The tendency to believe that if many people approve of something it must be good. For example when your mom asked you if you would jump from a bridge if all your friends did and you replied “yes” you were relying on social proof.

It’s irrational because you have no reasons to believe that the group is behaving rationally. A rational reaction would be to stop to think about why you are doing things and to make sure that you don’t do something you are not fully convinced about.

Moral licensing

The tendency to believe that doing something good entitles us to do something bad. Eg: I am saving this company one million dollars a year so it’s ok if I steal one hundred dollars.
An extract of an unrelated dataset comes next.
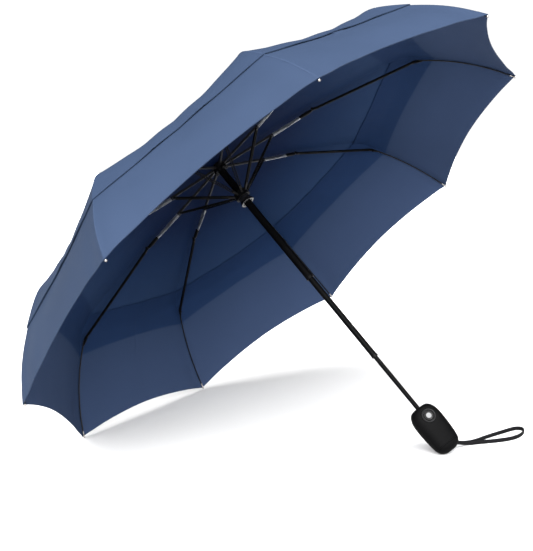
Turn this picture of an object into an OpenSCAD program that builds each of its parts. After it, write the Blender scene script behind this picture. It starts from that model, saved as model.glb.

It’s irrational because behaving according to our values and goals is just evidence of our commitment, going against our values (stealing) because we have followed our values (saving the company money) makes no sense. A doctor that saves ten lives a day is not entitled to kill someone at night just for fun.

Halo effect

The tendency to ignore the badness in something because it has a tiny fraction of goodness. For example if we see chocolate cookies and the packaging says they have five percent fibre we tend ignore the fact that they are chocolate cookies and we believe we are doing ourselves a favor because they have fibre.

It’s irrational because of pure arithmetics: 5% good minus 95% is still 90% bad. A rational reaction would be to trust the hard cold math that holds skyscrapers and bridges together.

Sunken cost fallacy

The tendency to not let go of things that are costing us more than we get back because of the monetary, time or emotional investment we have put on them. For example some people tend to stick with their significant others when they are unhappy because they feel that with the amount of time and effort invested in the relationship it has to survive no matter what.

It’s irrational because the longer we stay in that situation the greater our losses. A rational reaction would be to let go as soon as possible in order to minimizes our losses.

Anchoring

The tendency to give a lot of weight to the first piece of information that we come across regarding any topic and to judge additional data around that first piece of information. For example if I ask you “What is the population of Turkey?” you will probably give me a different answer than if I comment right before that “I believe the population of Turkey is close to 40 million people”.

It’s irrational because there is no reason to believe that the first piece of information you got is more or less relevant than the rest or is even right. A rational reaction would be to individually determine how likely each piece of evidence is to be true regardless of the order in which you come across them.